━━ Dataset excerpts ━━

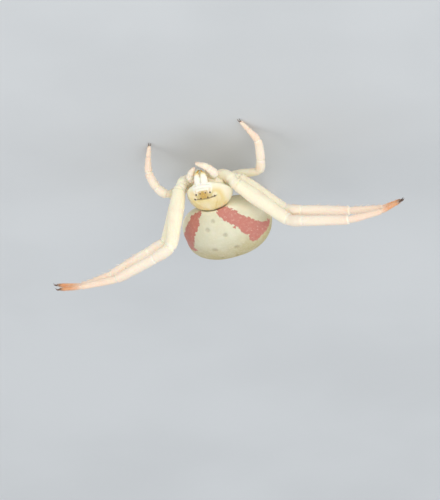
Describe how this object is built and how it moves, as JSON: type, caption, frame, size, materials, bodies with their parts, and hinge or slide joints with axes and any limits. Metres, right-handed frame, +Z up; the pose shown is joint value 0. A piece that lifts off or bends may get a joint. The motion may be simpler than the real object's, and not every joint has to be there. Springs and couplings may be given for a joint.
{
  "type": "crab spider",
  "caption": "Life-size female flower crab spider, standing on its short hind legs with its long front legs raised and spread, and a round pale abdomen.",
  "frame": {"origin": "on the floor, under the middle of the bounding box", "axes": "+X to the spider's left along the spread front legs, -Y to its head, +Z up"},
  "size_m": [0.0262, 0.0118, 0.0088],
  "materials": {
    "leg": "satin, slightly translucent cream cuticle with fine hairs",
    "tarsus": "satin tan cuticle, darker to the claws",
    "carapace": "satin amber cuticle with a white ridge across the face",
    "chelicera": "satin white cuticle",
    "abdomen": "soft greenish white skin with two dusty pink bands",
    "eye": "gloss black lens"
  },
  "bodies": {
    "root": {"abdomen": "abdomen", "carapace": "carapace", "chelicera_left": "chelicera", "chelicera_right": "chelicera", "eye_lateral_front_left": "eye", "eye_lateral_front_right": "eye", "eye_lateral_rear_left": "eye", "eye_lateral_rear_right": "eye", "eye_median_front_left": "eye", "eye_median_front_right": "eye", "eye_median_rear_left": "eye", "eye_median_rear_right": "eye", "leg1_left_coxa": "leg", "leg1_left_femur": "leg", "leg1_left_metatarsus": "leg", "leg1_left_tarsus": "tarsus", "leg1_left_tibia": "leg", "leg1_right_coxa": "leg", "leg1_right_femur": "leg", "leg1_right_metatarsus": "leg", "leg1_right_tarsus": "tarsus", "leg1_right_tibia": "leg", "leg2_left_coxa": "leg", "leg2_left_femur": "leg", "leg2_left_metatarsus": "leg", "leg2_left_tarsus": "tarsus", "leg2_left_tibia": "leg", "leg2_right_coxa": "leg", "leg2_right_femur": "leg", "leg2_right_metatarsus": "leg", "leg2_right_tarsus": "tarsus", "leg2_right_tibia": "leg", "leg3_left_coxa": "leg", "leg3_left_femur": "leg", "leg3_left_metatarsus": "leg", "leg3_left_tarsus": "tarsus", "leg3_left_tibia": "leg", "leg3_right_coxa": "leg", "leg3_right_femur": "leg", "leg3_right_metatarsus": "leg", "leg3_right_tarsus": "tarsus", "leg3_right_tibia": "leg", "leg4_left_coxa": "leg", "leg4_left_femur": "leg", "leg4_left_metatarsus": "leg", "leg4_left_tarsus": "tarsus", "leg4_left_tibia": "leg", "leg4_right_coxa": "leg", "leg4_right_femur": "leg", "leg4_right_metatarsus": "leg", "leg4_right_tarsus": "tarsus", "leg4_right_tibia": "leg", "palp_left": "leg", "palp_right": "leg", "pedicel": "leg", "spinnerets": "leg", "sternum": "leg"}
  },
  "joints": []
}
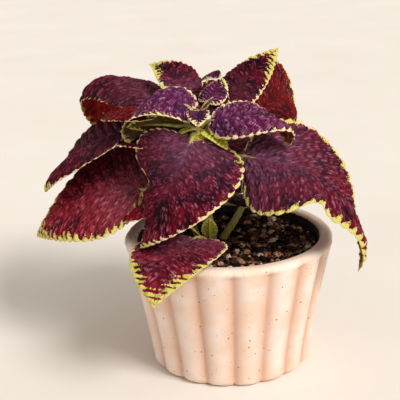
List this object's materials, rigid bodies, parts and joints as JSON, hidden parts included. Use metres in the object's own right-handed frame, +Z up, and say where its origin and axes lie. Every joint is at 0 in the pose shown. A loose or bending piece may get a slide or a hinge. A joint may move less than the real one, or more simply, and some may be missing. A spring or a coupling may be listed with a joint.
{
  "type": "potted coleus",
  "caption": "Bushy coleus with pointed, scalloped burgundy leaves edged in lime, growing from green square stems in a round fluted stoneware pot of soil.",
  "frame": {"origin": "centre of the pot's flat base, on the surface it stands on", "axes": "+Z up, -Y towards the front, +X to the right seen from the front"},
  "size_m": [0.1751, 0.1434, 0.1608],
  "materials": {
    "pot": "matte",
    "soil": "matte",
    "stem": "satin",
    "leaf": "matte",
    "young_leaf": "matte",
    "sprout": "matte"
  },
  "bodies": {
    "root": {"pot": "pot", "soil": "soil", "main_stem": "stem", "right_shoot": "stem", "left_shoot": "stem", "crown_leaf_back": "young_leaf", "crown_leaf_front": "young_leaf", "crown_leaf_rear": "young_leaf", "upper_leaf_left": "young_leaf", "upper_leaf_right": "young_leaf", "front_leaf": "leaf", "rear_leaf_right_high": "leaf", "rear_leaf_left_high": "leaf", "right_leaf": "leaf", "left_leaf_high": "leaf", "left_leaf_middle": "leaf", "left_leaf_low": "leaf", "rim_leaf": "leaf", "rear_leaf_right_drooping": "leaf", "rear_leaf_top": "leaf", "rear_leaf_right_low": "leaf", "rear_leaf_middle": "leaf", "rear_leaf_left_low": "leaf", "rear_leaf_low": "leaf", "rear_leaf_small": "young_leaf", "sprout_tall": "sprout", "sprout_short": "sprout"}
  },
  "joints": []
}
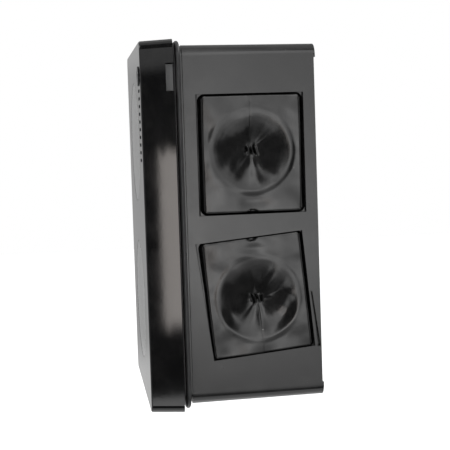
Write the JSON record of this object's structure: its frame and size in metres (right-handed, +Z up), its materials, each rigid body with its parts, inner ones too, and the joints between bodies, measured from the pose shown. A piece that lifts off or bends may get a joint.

━━━

Task goal:
Output the entries verbatim.

Result below:
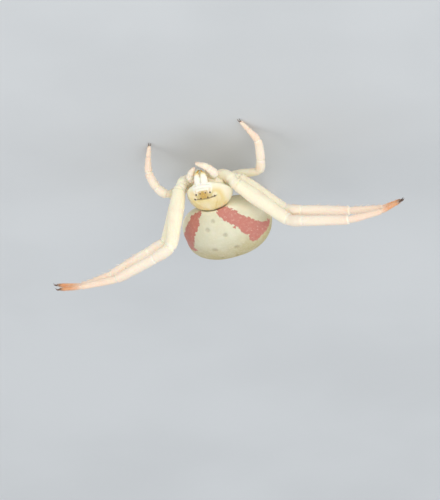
Describe how this object is built and how it moves, as JSON: type, caption, frame, size, materials, bodies with their parts, and hinge or slide joints with axes and any limits. Metres, right-handed frame, +Z up; the pose shown is joint value 0. A piece that lifts off or bends may get a joint. The motion may be simpler than the real object's, and not every joint has to be there. Springs and couplings may be given for a joint.
{
  "type": "crab spider",
  "caption": "Life-size female flower crab spider, standing on its short hind legs with its long front legs raised and spread, and a round pale abdomen.",
  "frame": {"origin": "on the floor, under the middle of the bounding box", "axes": "+X to the spider's left along the spread front legs, -Y to its head, +Z up"},
  "size_m": [0.0262, 0.0118, 0.0088],
  "materials": {
    "leg": "satin, slightly translucent cream cuticle with fine hairs",
    "tarsus": "satin tan cuticle, darker to the claws",
    "carapace": "satin amber cuticle with a white ridge across the face",
    "chelicera": "satin white cuticle",
    "abdomen": "soft greenish white skin with two dusty pink bands",
    "eye": "gloss black lens"
  },
  "bodies": {
    "root": {"abdomen": "abdomen", "carapace": "carapace", "chelicera_left": "chelicera", "chelicera_right": "chelicera", "eye_lateral_front_left": "eye", "eye_lateral_front_right": "eye", "eye_lateral_rear_left": "eye", "eye_lateral_rear_right": "eye", "eye_median_front_left": "eye", "eye_median_front_right": "eye", "eye_median_rear_left": "eye", "eye_median_rear_right": "eye", "leg1_left_coxa": "leg", "leg1_left_femur": "leg", "leg1_left_metatarsus": "leg", "leg1_left_tarsus": "tarsus", "leg1_left_tibia": "leg", "leg1_right_coxa": "leg", "leg1_right_femur": "leg", "leg1_right_metatarsus": "leg", "leg1_right_tarsus": "tarsus", "leg1_right_tibia": "leg", "leg2_left_coxa": "leg", "leg2_left_femur": "leg", "leg2_left_metatarsus": "leg", "leg2_left_tarsus": "tarsus", "leg2_left_tibia": "leg", "leg2_right_coxa": "leg", "leg2_right_femur": "leg", "leg2_right_metatarsus": "leg", "leg2_right_tarsus": "tarsus", "leg2_right_tibia": "leg", "leg3_left_coxa": "leg", "leg3_left_femur": "leg", "leg3_left_metatarsus": "leg", "leg3_left_tarsus": "tarsus", "leg3_left_tibia": "leg", "leg3_right_coxa": "leg", "leg3_right_femur": "leg", "leg3_right_metatarsus": "leg", "leg3_right_tarsus": "tarsus", "leg3_right_tibia": "leg", "leg4_left_coxa": "leg", "leg4_left_femur": "leg", "leg4_left_metatarsus": "leg", "leg4_left_tarsus": "tarsus", "leg4_left_tibia": "leg", "leg4_right_coxa": "leg", "leg4_right_femur": "leg", "leg4_right_metatarsus": "leg", "leg4_right_tarsus": "tarsus", "leg4_right_tibia": "leg", "palp_left": "leg", "palp_right": "leg", "pedicel": "leg", "spinnerets": "leg", "sternum": "leg"}
  },
  "joints": []
}
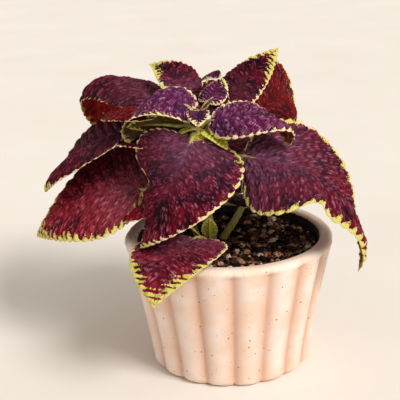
List this object's materials, rigid bodies, parts and joints as JSON, hidden parts included. Use metres in the object's own right-handed frame, +Z up, and say where its origin and axes lie. Every joint is at 0 in the pose shown. A loose or bending piece may get a slide or a hinge. A joint may move less than the real one, or more simply, and some may be missing. A spring or a coupling may be listed with a joint.
{
  "type": "potted coleus",
  "caption": "Bushy coleus with pointed, scalloped burgundy leaves edged in lime, growing from green square stems in a round fluted stoneware pot of soil.",
  "frame": {"origin": "centre of the pot's flat base, on the surface it stands on", "axes": "+Z up, -Y towards the front, +X to the right seen from the front"},
  "size_m": [0.1751, 0.1434, 0.1608],
  "materials": {
    "pot": "matte",
    "soil": "matte",
    "stem": "satin",
    "leaf": "matte",
    "young_leaf": "matte",
    "sprout": "matte"
  },
  "bodies": {
    "root": {"pot": "pot", "soil": "soil", "main_stem": "stem", "right_shoot": "stem", "left_shoot": "stem", "crown_leaf_back": "young_leaf", "crown_leaf_front": "young_leaf", "crown_leaf_rear": "young_leaf", "upper_leaf_left": "young_leaf", "upper_leaf_right": "young_leaf", "front_leaf": "leaf", "rear_leaf_right_high": "leaf", "rear_leaf_left_high": "leaf", "right_leaf": "leaf", "left_leaf_high": "leaf", "left_leaf_middle": "leaf", "left_leaf_low": "leaf", "rim_leaf": "leaf", "rear_leaf_right_drooping": "leaf", "rear_leaf_top": "leaf", "rear_leaf_right_low": "leaf", "rear_leaf_middle": "leaf", "rear_leaf_left_low": "leaf", "rear_leaf_low": "leaf", "rear_leaf_small": "young_leaf", "sprout_tall": "sprout", "sprout_short": "sprout"}
  },
  "joints": []
}
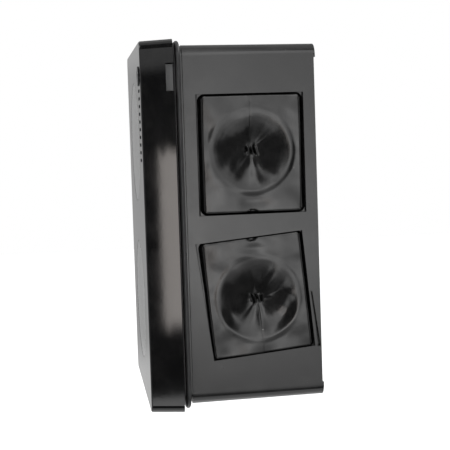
Write the JSON record of this object's structure: its frame and size in metres (right-handed, +Z up), its materials, each rigid body with its parts, inner ones too, and the joints between bodies, measured from the pose shown. A piece that lifts off or bends may get a joint.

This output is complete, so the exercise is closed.